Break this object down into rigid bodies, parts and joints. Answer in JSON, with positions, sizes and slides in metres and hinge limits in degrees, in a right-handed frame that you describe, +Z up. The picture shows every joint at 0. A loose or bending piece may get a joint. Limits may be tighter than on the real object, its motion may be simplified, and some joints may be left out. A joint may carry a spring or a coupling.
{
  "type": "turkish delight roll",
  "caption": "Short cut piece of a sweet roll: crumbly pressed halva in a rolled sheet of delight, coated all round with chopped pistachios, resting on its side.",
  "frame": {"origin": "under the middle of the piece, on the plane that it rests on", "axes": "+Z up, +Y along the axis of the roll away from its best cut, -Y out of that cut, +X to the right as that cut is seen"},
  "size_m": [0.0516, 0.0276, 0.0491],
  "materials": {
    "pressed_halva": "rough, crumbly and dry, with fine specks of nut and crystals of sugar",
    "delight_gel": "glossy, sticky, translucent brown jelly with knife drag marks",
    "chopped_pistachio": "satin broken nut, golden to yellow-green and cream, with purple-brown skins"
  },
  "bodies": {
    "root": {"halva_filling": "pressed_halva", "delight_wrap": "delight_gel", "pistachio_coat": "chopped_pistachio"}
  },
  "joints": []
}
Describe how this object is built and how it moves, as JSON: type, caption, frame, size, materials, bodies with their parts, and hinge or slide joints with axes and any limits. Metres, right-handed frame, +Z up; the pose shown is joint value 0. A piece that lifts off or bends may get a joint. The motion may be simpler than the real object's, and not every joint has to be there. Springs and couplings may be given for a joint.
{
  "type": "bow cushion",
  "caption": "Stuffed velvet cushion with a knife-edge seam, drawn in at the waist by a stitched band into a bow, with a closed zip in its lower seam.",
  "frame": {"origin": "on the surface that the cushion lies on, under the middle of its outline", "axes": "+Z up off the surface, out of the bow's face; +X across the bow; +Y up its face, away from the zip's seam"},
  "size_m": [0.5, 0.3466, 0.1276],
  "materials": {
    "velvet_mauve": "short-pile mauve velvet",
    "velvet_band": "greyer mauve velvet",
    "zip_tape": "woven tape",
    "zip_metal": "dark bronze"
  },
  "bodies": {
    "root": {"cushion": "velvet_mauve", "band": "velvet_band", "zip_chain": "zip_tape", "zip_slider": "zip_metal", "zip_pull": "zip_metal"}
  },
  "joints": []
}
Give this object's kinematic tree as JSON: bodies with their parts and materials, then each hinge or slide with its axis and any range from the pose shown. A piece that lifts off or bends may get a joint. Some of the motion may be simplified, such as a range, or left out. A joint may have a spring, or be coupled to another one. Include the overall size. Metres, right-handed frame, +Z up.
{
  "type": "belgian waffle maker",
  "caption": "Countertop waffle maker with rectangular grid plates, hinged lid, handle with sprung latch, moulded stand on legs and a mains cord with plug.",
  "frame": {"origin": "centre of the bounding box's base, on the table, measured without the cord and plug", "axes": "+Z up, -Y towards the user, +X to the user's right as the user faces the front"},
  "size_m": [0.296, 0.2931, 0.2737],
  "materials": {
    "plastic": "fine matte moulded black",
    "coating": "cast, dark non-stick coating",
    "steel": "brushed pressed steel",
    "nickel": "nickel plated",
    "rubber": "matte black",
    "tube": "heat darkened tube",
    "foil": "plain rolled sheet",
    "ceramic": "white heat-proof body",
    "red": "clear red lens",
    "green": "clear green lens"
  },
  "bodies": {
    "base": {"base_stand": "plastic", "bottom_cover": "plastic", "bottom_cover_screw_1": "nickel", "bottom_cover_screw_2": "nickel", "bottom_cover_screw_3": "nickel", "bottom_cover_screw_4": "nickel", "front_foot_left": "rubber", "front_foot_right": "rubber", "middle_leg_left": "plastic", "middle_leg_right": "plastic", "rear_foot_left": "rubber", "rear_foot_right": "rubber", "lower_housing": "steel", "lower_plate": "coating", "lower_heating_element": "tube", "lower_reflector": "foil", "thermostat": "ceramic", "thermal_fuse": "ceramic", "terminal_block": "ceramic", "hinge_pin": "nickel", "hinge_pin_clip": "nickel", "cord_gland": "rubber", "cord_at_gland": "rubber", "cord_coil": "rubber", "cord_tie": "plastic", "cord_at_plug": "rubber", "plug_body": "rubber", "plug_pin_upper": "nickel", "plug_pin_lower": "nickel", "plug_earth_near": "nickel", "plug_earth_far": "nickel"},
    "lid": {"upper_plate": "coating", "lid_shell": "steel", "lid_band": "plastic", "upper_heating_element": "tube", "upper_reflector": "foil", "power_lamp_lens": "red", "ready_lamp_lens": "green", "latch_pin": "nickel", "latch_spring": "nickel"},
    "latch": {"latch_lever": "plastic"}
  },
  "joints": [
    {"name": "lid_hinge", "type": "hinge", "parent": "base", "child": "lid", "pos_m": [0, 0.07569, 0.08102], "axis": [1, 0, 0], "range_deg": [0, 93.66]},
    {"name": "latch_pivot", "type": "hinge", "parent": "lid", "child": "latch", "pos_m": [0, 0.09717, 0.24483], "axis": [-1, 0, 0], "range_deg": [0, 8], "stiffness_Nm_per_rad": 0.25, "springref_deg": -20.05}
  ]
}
........
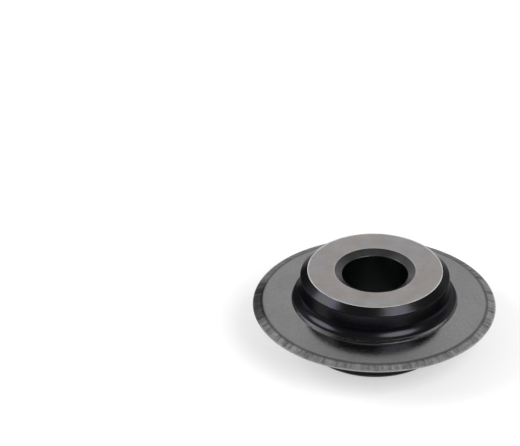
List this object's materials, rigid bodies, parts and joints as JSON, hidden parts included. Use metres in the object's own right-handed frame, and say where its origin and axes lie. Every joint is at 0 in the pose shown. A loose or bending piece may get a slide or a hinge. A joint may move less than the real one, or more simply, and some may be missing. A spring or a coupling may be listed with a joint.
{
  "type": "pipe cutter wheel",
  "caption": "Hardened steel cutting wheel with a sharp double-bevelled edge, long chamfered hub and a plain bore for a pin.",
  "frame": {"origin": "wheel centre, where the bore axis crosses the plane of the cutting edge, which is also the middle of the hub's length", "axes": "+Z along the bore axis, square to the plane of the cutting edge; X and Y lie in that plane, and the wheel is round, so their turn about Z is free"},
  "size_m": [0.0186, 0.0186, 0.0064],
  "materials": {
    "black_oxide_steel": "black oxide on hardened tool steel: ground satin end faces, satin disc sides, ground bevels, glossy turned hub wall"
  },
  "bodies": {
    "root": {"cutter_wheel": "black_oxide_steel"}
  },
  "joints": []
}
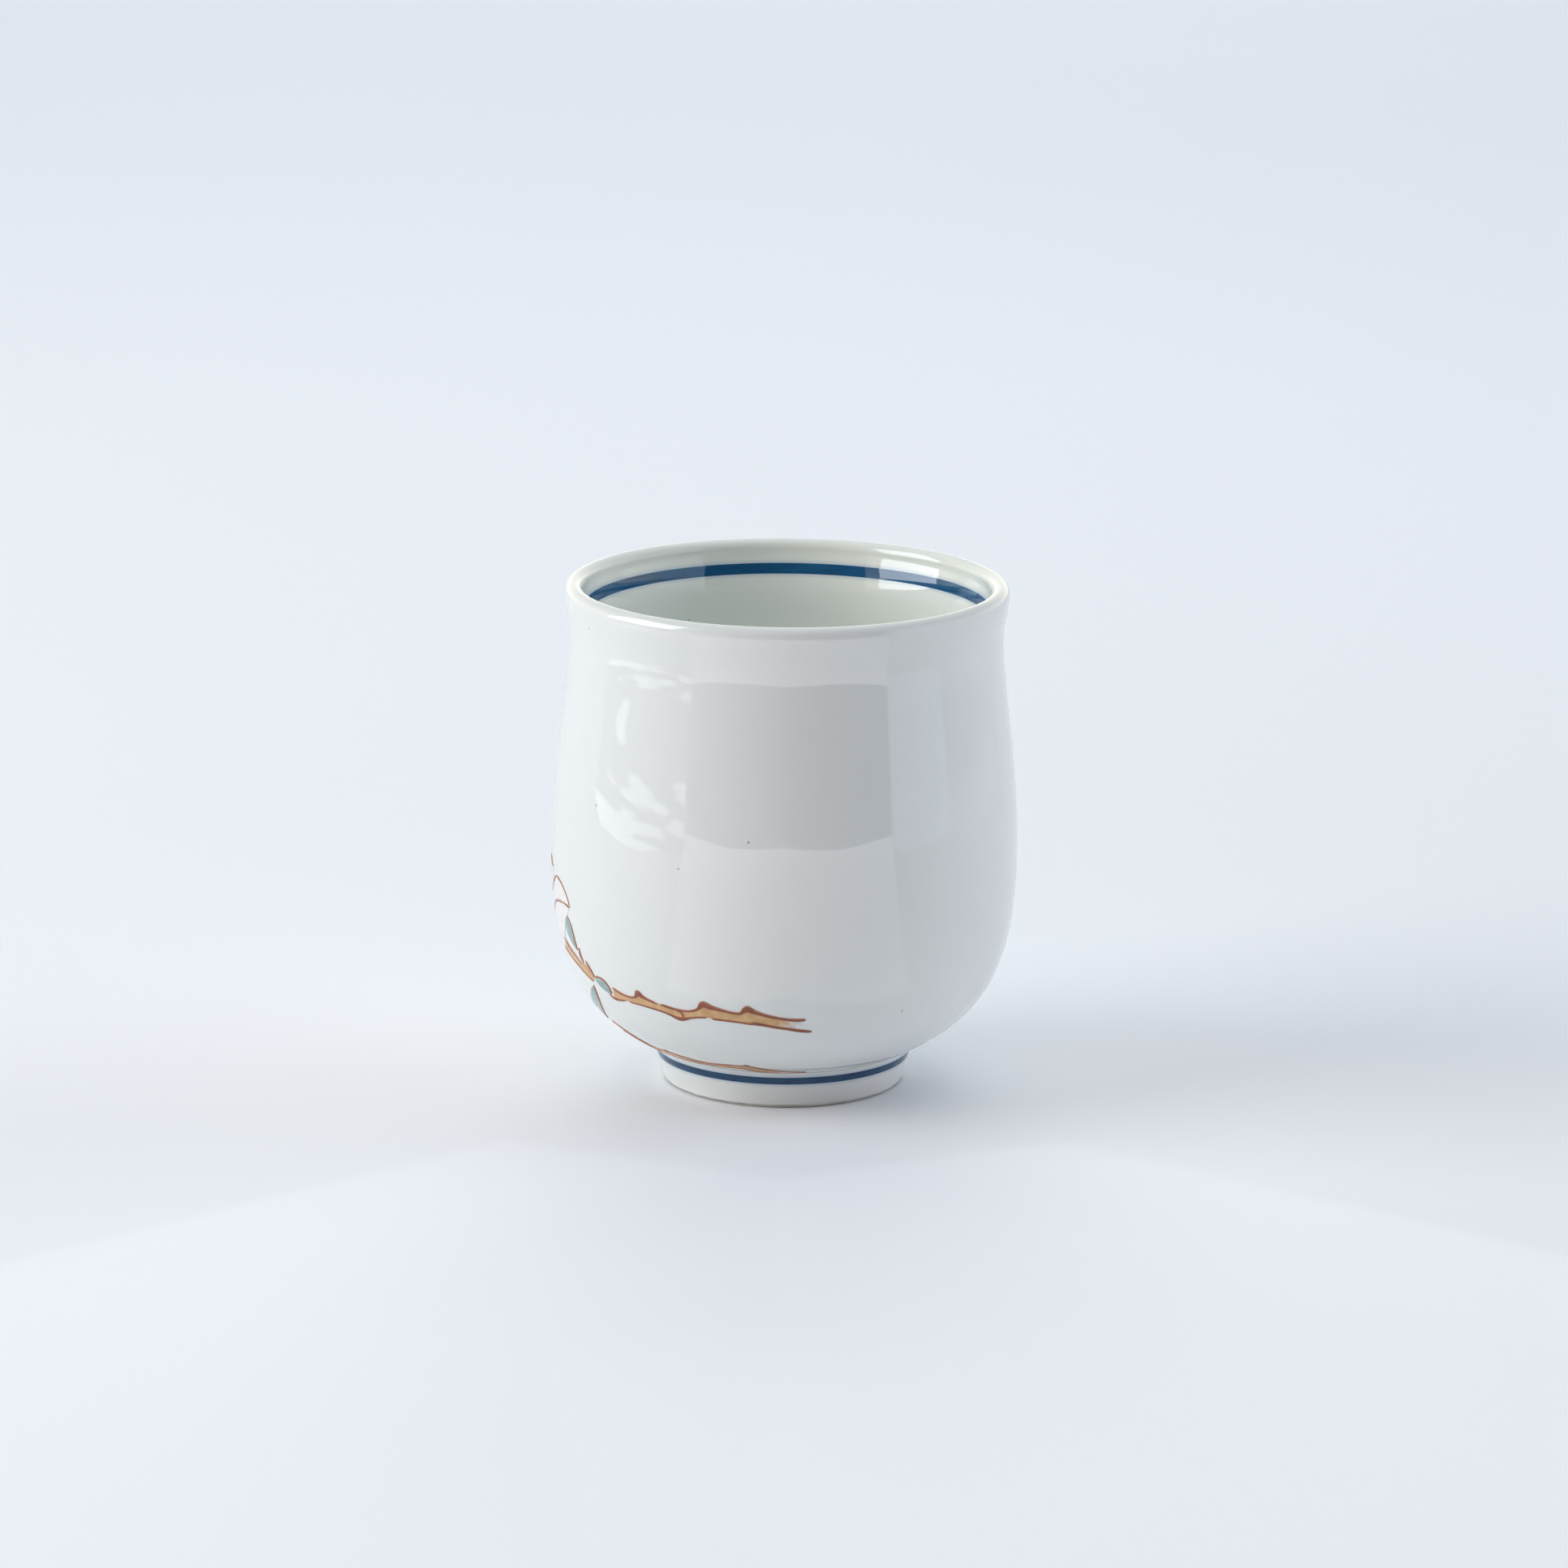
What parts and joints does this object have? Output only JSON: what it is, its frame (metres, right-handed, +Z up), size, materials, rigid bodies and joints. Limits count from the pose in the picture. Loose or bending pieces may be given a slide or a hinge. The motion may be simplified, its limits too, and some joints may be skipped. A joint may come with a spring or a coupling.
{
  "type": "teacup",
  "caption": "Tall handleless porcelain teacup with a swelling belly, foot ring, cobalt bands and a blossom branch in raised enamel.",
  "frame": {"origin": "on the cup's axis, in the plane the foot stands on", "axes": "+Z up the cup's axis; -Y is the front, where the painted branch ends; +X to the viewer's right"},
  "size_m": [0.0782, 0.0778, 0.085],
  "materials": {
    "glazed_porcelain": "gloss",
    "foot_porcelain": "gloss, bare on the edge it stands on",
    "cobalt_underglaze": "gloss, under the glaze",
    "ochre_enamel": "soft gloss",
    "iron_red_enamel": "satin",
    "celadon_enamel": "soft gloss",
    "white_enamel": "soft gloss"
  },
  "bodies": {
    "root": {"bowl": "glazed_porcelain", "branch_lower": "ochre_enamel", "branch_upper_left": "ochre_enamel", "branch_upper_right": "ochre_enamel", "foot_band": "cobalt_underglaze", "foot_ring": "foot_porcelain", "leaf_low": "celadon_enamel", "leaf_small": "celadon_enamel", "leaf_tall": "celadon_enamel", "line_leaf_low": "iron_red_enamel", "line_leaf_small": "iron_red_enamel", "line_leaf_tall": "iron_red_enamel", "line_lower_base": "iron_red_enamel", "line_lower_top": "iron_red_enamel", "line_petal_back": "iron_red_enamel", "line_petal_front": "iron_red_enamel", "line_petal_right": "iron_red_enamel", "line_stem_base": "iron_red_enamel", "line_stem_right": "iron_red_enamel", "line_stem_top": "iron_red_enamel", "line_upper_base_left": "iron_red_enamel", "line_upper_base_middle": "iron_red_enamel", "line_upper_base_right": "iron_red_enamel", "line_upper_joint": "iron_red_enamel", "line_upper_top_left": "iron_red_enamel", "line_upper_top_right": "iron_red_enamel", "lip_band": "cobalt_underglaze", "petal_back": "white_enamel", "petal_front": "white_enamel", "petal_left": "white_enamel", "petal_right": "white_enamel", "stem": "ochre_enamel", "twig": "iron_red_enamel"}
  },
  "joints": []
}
........
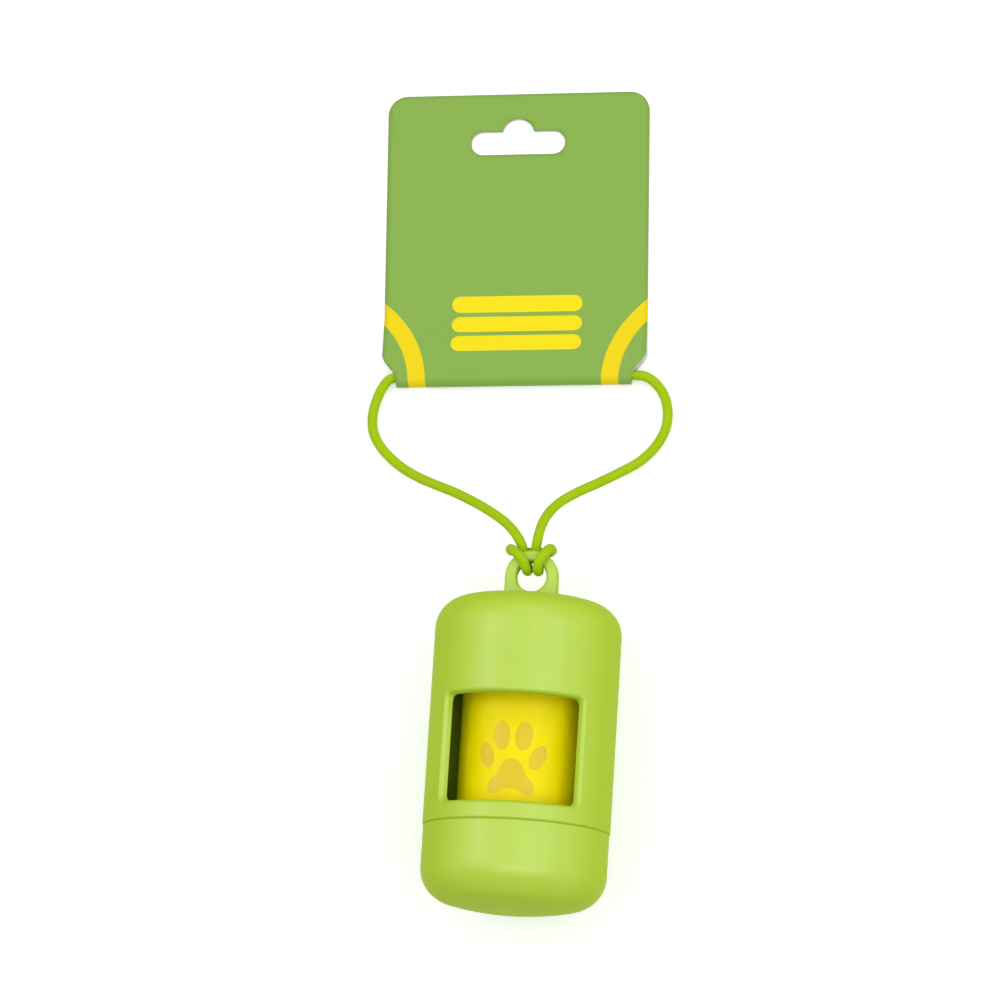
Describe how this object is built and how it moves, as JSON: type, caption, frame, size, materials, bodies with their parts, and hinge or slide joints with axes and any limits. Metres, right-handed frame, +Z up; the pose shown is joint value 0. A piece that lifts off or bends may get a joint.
........
▶ **REQUEST**:
Gather all lines from the records above in which "into" appears.

▶ **WRITTEN SOLUTION**:
Break this object down into rigid bodies, parts and joints. Answer in JSON, with positions, sizes and slides in metres and hinge limits in degrees, in a right-handed frame that you describe, +Z up. The picture shows every joint at 0. A loose or bending piece may get a joint. Limits may be tighter than on the real object, its motion may be simplified, and some joints may be left out. A joint may carry a spring or a coupling.
  "caption": "Stuffed velvet cushion with a knife-edge seam, drawn in at the waist by a stitched band into a bow, with a closed zip in its lower seam.",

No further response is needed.